SHORT EXERCISE: Below you will find a set of lines. Repeat them all exactly.

## begin

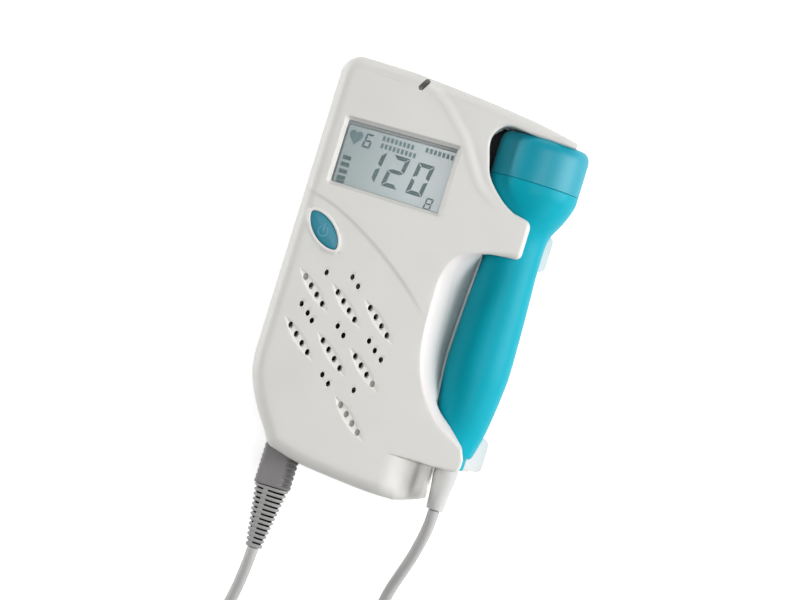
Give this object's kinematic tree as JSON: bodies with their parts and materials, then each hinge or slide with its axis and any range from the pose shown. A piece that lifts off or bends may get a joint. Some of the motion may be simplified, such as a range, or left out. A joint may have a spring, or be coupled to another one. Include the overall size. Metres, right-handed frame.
{
  "type": "fetal doppler monitor",
  "caption": "Pocket fetal doppler monitor with a display, a power button and sound holes, its corded probe clipped in a side bay and the cord plugged into its foot.",
  "frame": {"origin": "centre of the unit with its clipped probe, on the surface that the back rests on", "axes": "+X across the unit towards the probe, +Y along it towards the top edge, +Z out of the front face"},
  "size_m": [0.0911, 0.2589, 0.0337],
  "materials": {
    "shell": "fine satin moulding, warm white",
    "probe_plastic": "satin moulding, teal",
    "face_plastic": "smooth",
    "button": "satin moulding, blue",
    "dark_plastic": "satin",
    "smoked_plastic": "smoked light pipe",
    "milky_plastic": "diffusing",
    "black_plastic": "matt",
    "window": "clear, hard coated",
    "lcd": "reflective liquid crystal panel",
    "board": "solder mask",
    "steel": "plated",
    "cell": "printed sleeve, plain",
    "foam": "closed-cell foam",
    "plug_rubber": "matt overmould, dark grey",
    "cord_rubber": "satin sheath, light grey",
    "tie_fabric": "hook-and-loop tape"
  },
  "bodies": {
    "case": {"front_shell": "shell", "rear_shell": "shell", "battery_1": "cell", "battery_2": "cell", "battery_3": "cell", "battery_contact_1": "steel", "battery_contact_2": "steel", "display_window": "window", "display_frame": "dark_plastic", "lcd_panel": "lcd", "lcd_backlight": "milky_plastic", "main_board": "board", "control_chip": "black_plastic", "sound_chip": "black_plastic", "power_switch": "black_plastic", "indicator_lens": "smoked_plastic", "indicator_lamp": "milky_plastic", "speaker_gasket": "foam", "speaker_frame": "steel", "speaker_cone": "black_plastic", "speaker_magnet": "steel", "case_screw_1": "steel", "case_screw_2": "steel", "case_screw_3": "steel", "case_screw_4": "steel", "cord_socket": "black_plastic", "probe_cord": "cord_rubber", "plug_cord": "cord_rubber", "cord_coil": "cord_rubber", "coil_tie": "tie_fabric"},
    "probe": {"probe_body": "probe_plastic", "probe_cap": "probe_plastic", "acoustic_face": "face_plastic", "crystal_1": "steel", "crystal_2": "steel", "crystal_backing": "foam", "probe_board": "board", "cord_boot": "cord_rubber"},
    "plug": {"plug_nose": "steel", "plug_body": "plug_rubber", "plug_relief": "plug_rubber"},
    "button": {"power_button": "button"},
    "door": {"battery_door": "shell"}
  },
  "joints": [
    {"name": "probe_release", "type": "slide", "parent": "case", "child": "probe", "axis": [1, 0, 0], "range_m": [0, 0.04], "deforming": ["probe_cord"]},
    {"name": "plug_pull", "type": "slide", "parent": "case", "child": "plug", "axis": [0, -1, 0], "range_m": [0, 0.017], "deforming": ["plug_cord"]},
    {"name": "power_press", "type": "slide", "parent": "case", "child": "button", "axis": [0, 0, -1], "range_m": [0, 0.0008], "stiffness_N_per_m": 500, "springref_m": -0.002},
    {"name": "battery_door_tilt", "type": "hinge", "parent": "case", "child": "door", "pos_m": [-0.019, -0.0392, 0], "axis": [-1, 0, 0], "range_deg": [0, 70]}
  ]
}
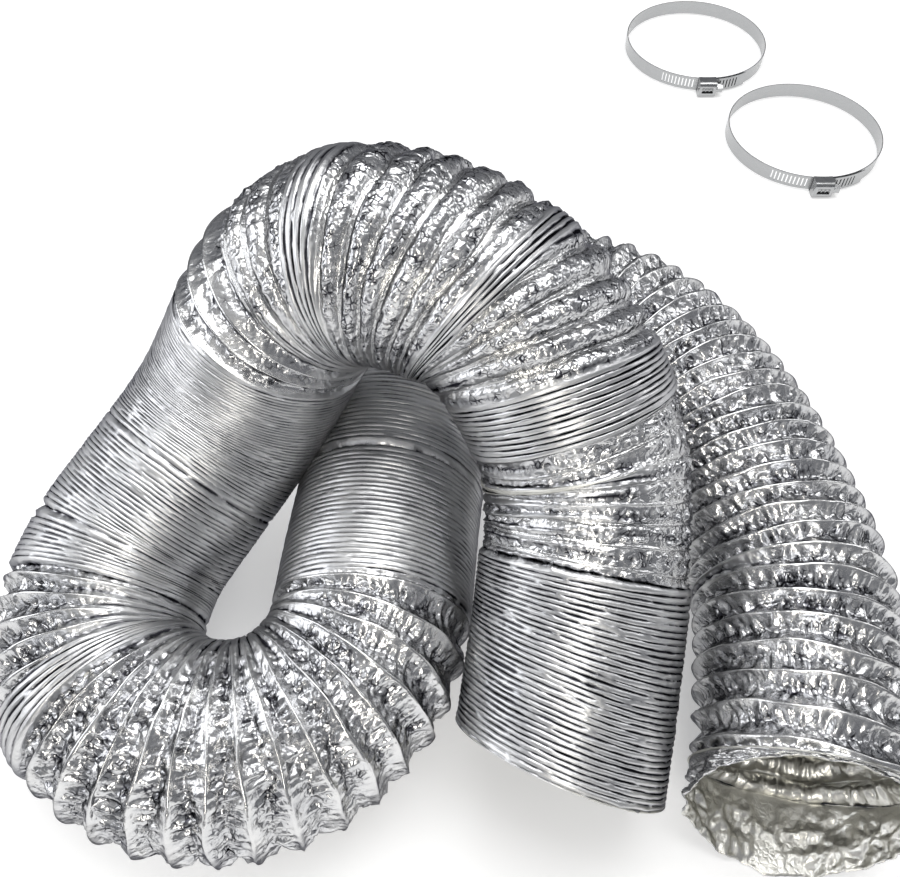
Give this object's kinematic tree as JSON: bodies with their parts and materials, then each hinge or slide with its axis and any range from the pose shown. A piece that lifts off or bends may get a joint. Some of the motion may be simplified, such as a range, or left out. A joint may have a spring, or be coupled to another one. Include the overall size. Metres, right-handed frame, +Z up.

## end

EXERCISE RESPONSE:
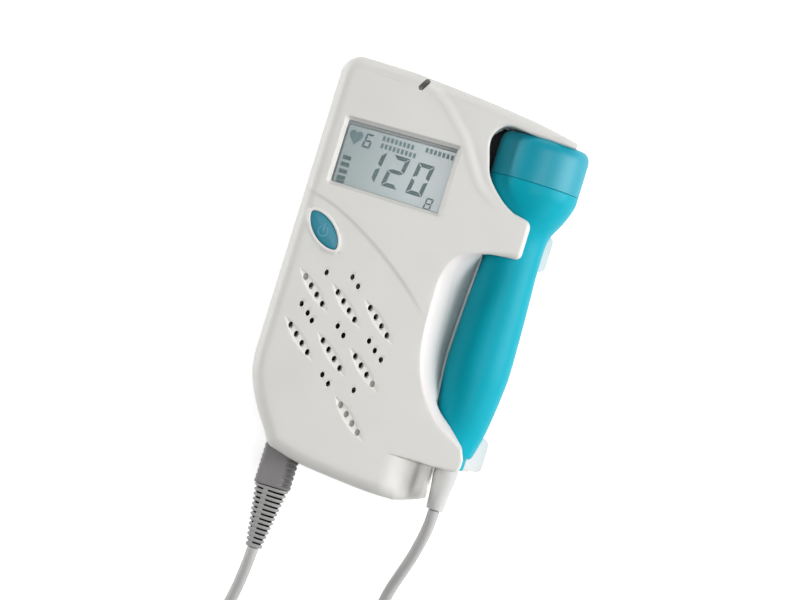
Give this object's kinematic tree as JSON: bodies with their parts and materials, then each hinge or slide with its axis and any range from the pose shown. A piece that lifts off or bends may get a joint. Some of the motion may be simplified, such as a range, or left out. A joint may have a spring, or be coupled to another one. Include the overall size. Metres, right-handed frame.
{
  "type": "fetal doppler monitor",
  "caption": "Pocket fetal doppler monitor with a display, a power button and sound holes, its corded probe clipped in a side bay and the cord plugged into its foot.",
  "frame": {"origin": "centre of the unit with its clipped probe, on the surface that the back rests on", "axes": "+X across the unit towards the probe, +Y along it towards the top edge, +Z out of the front face"},
  "size_m": [0.0911, 0.2589, 0.0337],
  "materials": {
    "shell": "fine satin moulding, warm white",
    "probe_plastic": "satin moulding, teal",
    "face_plastic": "smooth",
    "button": "satin moulding, blue",
    "dark_plastic": "satin",
    "smoked_plastic": "smoked light pipe",
    "milky_plastic": "diffusing",
    "black_plastic": "matt",
    "window": "clear, hard coated",
    "lcd": "reflective liquid crystal panel",
    "board": "solder mask",
    "steel": "plated",
    "cell": "printed sleeve, plain",
    "foam": "closed-cell foam",
    "plug_rubber": "matt overmould, dark grey",
    "cord_rubber": "satin sheath, light grey",
    "tie_fabric": "hook-and-loop tape"
  },
  "bodies": {
    "case": {"front_shell": "shell", "rear_shell": "shell", "battery_1": "cell", "battery_2": "cell", "battery_3": "cell", "battery_contact_1": "steel", "battery_contact_2": "steel", "display_window": "window", "display_frame": "dark_plastic", "lcd_panel": "lcd", "lcd_backlight": "milky_plastic", "main_board": "board", "control_chip": "black_plastic", "sound_chip": "black_plastic", "power_switch": "black_plastic", "indicator_lens": "smoked_plastic", "indicator_lamp": "milky_plastic", "speaker_gasket": "foam", "speaker_frame": "steel", "speaker_cone": "black_plastic", "speaker_magnet": "steel", "case_screw_1": "steel", "case_screw_2": "steel", "case_screw_3": "steel", "case_screw_4": "steel", "cord_socket": "black_plastic", "probe_cord": "cord_rubber", "plug_cord": "cord_rubber", "cord_coil": "cord_rubber", "coil_tie": "tie_fabric"},
    "probe": {"probe_body": "probe_plastic", "probe_cap": "probe_plastic", "acoustic_face": "face_plastic", "crystal_1": "steel", "crystal_2": "steel", "crystal_backing": "foam", "probe_board": "board", "cord_boot": "cord_rubber"},
    "plug": {"plug_nose": "steel", "plug_body": "plug_rubber", "plug_relief": "plug_rubber"},
    "button": {"power_button": "button"},
    "door": {"battery_door": "shell"}
  },
  "joints": [
    {"name": "probe_release", "type": "slide", "parent": "case", "child": "probe", "axis": [1, 0, 0], "range_m": [0, 0.04], "deforming": ["probe_cord"]},
    {"name": "plug_pull", "type": "slide", "parent": "case", "child": "plug", "axis": [0, -1, 0], "range_m": [0, 0.017], "deforming": ["plug_cord"]},
    {"name": "power_press", "type": "slide", "parent": "case", "child": "button", "axis": [0, 0, -1], "range_m": [0, 0.0008], "stiffness_N_per_m": 500, "springref_m": -0.002},
    {"name": "battery_door_tilt", "type": "hinge", "parent": "case", "child": "door", "pos_m": [-0.019, -0.0392, 0], "axis": [-1, 0, 0], "range_deg": [0, 70]}
  ]
}
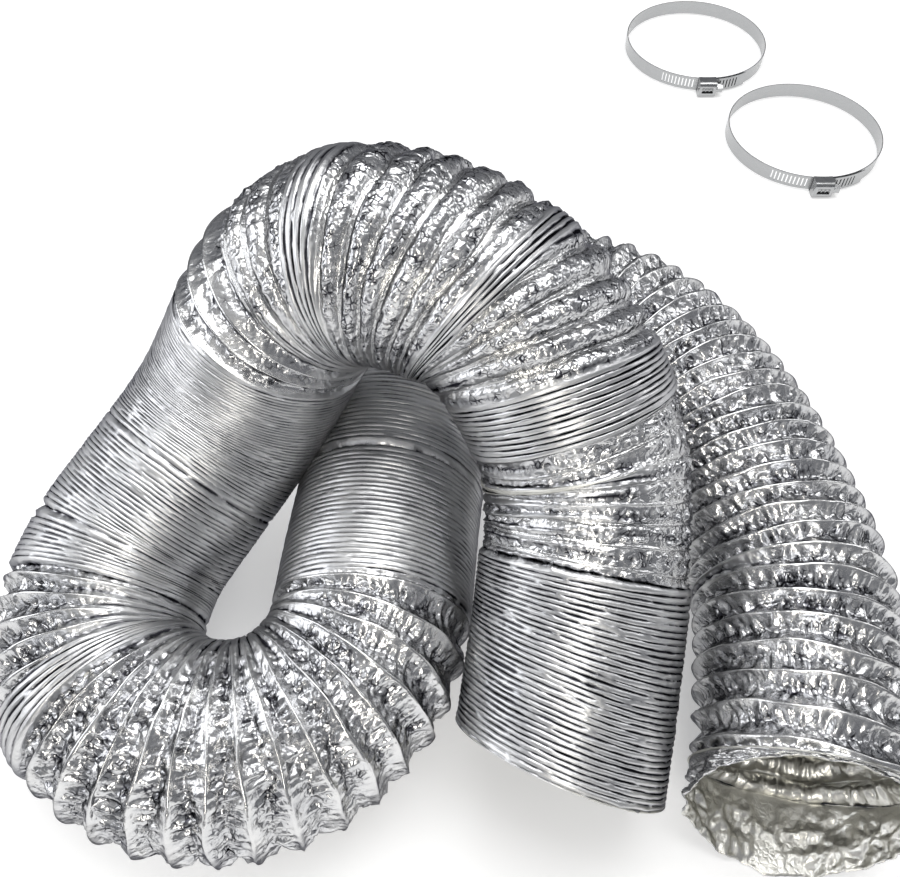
Give this object's kinematic tree as JSON: bodies with their parts and materials, then each hinge or slide with its axis and any range from the pose shown. A piece that lifts off or bends may get a joint. Some of the motion may be simplified, such as a range, or left out. A joint may have a spring, or be coupled to another one. Include the overall size. Metres, right-handed frame, +Z up.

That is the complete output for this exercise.